La ville de Trapani restaurée, comme les Égades presque voisines – ces îles découvertes à la télévision en 2005 lors de l’America’s Cup, plus caribéennes que les Caraïbes, mais autrefois perçues comme trop rudes par la vulgate vacancière -, voilà des lieux qui ont infléchi leur destin en s’ouvrant au saccage d’août. Et aussi à ce sentiment d’abandon, en septembre, lorsque, avec les premiers nuages ouatés venus du nord, arrive l’amère certitude de ne vivre que le temps d’une saison.
Le centre historique de Trapani est devenu un salon raffiné. À Levanzo, à Favignana, à Marettimo, les habitants ont fait un peu d’argent. La nouvelle richesse des Égades se perçoit même dans un soupçon de redistribution publique, la grand-rue auparavant goudronnée est à présent pavée d’une pierre plus raffinée, le long des quais les réverbères ont été repeints, les voitures et les motos, autrefois inexistantes ou interdites, se fraient aujourd’hui une place jusque dans le bourg de la minuscule île de Levanzo. Et des hélicoptères atterrissent, appartenant aux nouveaux propriétaires qui ont acheté les zones les plus prisées de l’archipel.
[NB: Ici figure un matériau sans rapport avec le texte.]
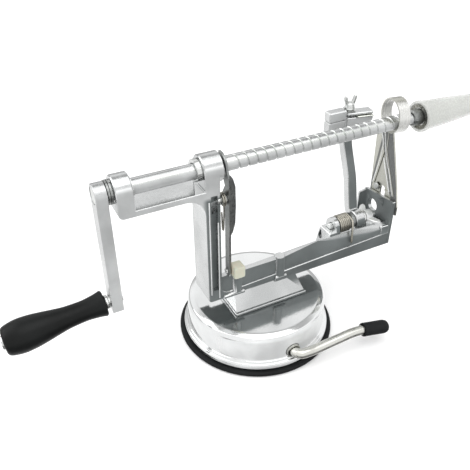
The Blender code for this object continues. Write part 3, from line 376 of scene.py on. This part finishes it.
MATERIALS = {
    "cast_aluminium": finish_material(
        "polished_casting", ((0.50, 0.51, 0.51), (0.66, 0.67, 0.67)), (0.17, 0.30),
        grain=(700.0, 0.12), swell=(70.0, 0.12), matte=LIGHT_GREY, past=(-0.0395, DARK_GREY),
        dull_above=0.125),
    "satin_casting": finish_material(
        "satin_casting", ((0.56, 0.57, 0.57), (0.70, 0.71, 0.71)), (0.22, 0.36),
        grain=(700.0, 0.12), swell=(60.0, 0.10), matte=LIGHT_GREY, dull_above=0.1285),
    "dark_casting": finish_material(
        "dark_casting", ((0.56, 0.57, 0.57), (0.70, 0.71, 0.71)), (0.20, 0.34),
        grain=(700.0, 0.12), swell=(60.0, 0.12), matte=DARK_GREY),
    "drum_chrome": finish_material(
        "drum_chrome", ((0.72, 0.73, 0.73), (0.80, 0.81, 0.81)), (0.07, 0.14),
        grain=(1100.0, 0.04), swell=(24.0, 0.05), matte=DRUM_GREY),
    "bright_zinc": finish_material(
        "bright_zinc", ((0.78, 0.79, 0.78), (0.88, 0.89, 0.88)), (0.28, 0.42), metallic=0.7,
        matte=DRUM_GREY),
    "chrome": finish_material(
        "bright_chrome", ((0.74, 0.75, 0.76), (0.83, 0.84, 0.85)), (0.05, 0.11),
        grain=(1200.0, 0.03), swell=(24.0, 0.04)),
    "steel": finish_material(
        "zinc_steel", ((0.58, 0.59, 0.58), (0.72, 0.73, 0.72)), (0.18, 0.32),
        grain=(1100.0, 0.12), stretch=(0.25, 1.0, 1.0)),
    "thread_steel": finish_material(
        "rolled_thread", ((0.62, 0.64, 0.62), (0.76, 0.77, 0.76)), (0.16, 0.30),
        grain=(1000.0, 0.15), stretch=(1.0, 0.3, 0.3), matte=LIGHT_GREY, dull_above=0.12),
    "blade_steel": finish_material(
        "blade_steel", ((0.42, 0.43, 0.41), (0.60, 0.61, 0.57)), (0.16, 0.28),
        grain=(900.0, 0.10), stretch=(1.0, 1.0, 0.12), wear=0.6),
    "mottled_collar": finish_material(
        "mottled_collar", ((0.10, 0.10, 0.09), (0.52, 0.52, 0.48)), (0.20, 0.40),
        grain=(500.0, 0.25), swell=(400.0, 0.3)),
    "dark_steel": finish_material(
        "dark_steel", ((0.22, 0.23, 0.23), (0.36, 0.37, 0.36)), (0.26, 0.42), wear=0.5),
    "spring_wire": finish_material(
        "spring_wire", ((0.27, 0.26, 0.22), (0.46, 0.44, 0.39)), (0.20, 0.36),
        grain=(1400.0, 0.12)),
    "nickel": finish_material(
        "satin_nickel", ((0.58, 0.58, 0.54), (0.72, 0.72, 0.68)), (0.22, 0.34),
        grain=(1000.0, 0.10), stretch=(0.2, 1.0, 1.0)),
    "black_rubber": finish_material(
        "black_rubber", ((0.004, 0.0045, 0.005), (0.009, 0.010, 0.011)), (0.50, 0.68),
        metallic=0.0, grain=(1500.0, 0.30), Specular_IOR_Level=0.2),
    "black_grip": finish_material(
        "black_grip", ((0.003, 0.0035, 0.0035), (0.007, 0.008, 0.008)), (0.34, 0.46),
        metallic=0.0, grain=(1300.0, 0.20), Specular_IOR_Level=0.18),
    "cream_plastic": finish_material(
        "cream_plastic", ((0.46, 0.46, 0.36), (0.54, 0.54, 0.44)), (0.40, 0.52), metallic=0.0,
        grain=(1200.0, 0.25), wear=0.2, Subsurface_Weight=0.05),
    "clear_plastic": finish_material(
        "frosted_plastic", ((0.60, 0.61, 0.58), (0.70, 0.71, 0.68)), (0.20, 0.32),
        metallic=0.0, grain=(900.0, 0.08), Alpha=0.55),
}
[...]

Dès l’automne les Égades se figent, elles ont perdu les saisons, désormais aplaties en un mois d’août perpétuel, chimère des tour operators, des vacanciers et des habitants, carte postale définitive d’une illusion sous formol.
À partir de septembre, les îles deviennent une fiction.
Mais, Pantelleria, non, elle n’en deviendra jamais une malgré le cirque des atterrissages et décollages de l’été à l’aéroport de Margana, malgré l’élastique toujours trop lâche entre présences saisonnières et désirs des bookmakers touristiques, malgré le développement de la plongée sous-marine et la découverte du patrimoine gastronomique et viticole : Pantelleria possède encore toutes ses saisons.
La Nature de l’île crie sous l’effort, tiraillée de part et d’autre, fouettée et disputée. Arrivant par la mer ou par le ciel, on sent la tension et le contraste qui font de Pantelleria une île unique dans la Méditerranée, étrangère et pourtant capable de refonder la perception que nous avons de cette mer redevenue limite et frontière, mer tragique, hécatombe pour ceux qui viennent du sud, rassurant grillage liquide pour ceux qui observent depuis le nord.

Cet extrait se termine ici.